→ **WHAT YOU WILL DO**
Only the lines from the line that has "before = set(bpy.data.objects)" through the line that has "side in cad_size])" should be reproduced, exactly and with both ends kept.

→ **SUPPLIED ENTRIES**

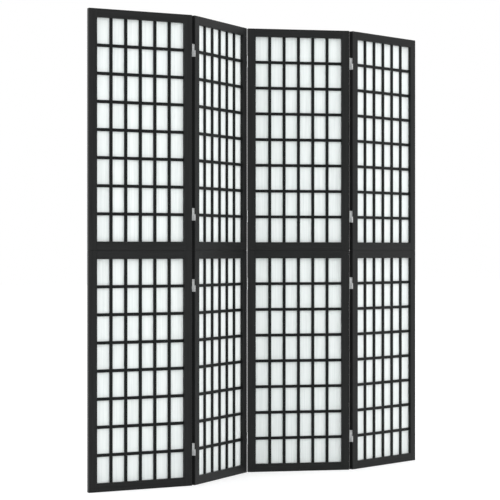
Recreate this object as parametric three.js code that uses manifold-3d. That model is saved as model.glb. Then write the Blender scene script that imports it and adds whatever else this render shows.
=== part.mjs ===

* * *

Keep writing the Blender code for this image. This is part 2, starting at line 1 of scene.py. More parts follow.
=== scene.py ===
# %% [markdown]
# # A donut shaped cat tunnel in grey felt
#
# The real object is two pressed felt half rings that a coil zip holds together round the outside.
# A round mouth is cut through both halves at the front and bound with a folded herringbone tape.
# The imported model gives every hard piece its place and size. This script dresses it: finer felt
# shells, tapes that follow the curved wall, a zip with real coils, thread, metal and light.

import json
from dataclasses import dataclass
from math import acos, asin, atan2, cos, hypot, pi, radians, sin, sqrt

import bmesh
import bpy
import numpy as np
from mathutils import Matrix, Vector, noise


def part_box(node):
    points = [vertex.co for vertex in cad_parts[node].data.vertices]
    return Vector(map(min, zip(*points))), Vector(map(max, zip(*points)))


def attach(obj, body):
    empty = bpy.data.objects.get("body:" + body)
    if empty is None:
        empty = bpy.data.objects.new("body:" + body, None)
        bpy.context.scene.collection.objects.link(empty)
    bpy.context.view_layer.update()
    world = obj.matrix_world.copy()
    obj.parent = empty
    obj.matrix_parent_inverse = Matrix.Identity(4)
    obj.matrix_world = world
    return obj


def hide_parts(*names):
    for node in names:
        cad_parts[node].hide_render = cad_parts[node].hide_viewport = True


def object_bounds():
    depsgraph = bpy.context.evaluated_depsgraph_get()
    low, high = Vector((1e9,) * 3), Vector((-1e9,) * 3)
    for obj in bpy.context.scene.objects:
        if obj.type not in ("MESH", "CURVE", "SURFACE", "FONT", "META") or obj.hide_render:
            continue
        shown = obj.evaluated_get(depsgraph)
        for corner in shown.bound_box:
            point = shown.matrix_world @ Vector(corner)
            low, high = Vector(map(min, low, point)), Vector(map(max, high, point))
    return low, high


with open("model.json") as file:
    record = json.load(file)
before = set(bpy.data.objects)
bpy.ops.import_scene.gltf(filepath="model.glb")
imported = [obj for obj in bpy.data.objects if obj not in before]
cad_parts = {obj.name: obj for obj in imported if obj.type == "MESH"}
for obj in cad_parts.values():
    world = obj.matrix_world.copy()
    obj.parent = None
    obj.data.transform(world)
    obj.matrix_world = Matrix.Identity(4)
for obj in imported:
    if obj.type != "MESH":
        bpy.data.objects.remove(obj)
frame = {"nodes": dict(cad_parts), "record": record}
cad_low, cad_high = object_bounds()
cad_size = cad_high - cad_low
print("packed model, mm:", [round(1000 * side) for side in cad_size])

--

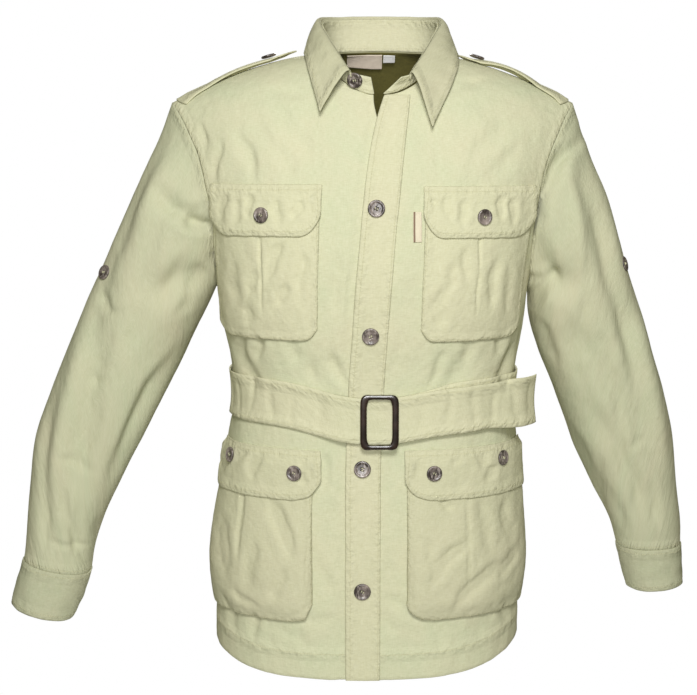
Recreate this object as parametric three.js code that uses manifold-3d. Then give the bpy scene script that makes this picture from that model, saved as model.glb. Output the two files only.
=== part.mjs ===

→ **EXERCISE RESPONSE**
before = set(bpy.data.objects)
bpy.ops.import_scene.gltf(filepath="model.glb")
imported = [obj for obj in bpy.data.objects if obj not in before]
cad_parts = {obj.name: obj for obj in imported if obj.type == "MESH"}
for obj in cad_parts.values():
    world = obj.matrix_world.copy()
    obj.parent = None
    obj.data.transform(world)
    obj.matrix_world = Matrix.Identity(4)
for obj in imported:
    if obj.type != "MESH":
        bpy.data.objects.remove(obj)
frame = {"nodes": dict(cad_parts), "record": record}
cad_low, cad_high = object_bounds()
cad_size = cad_high - cad_low
print("packed model, mm:", [round(1000 * side) for side in cad_size])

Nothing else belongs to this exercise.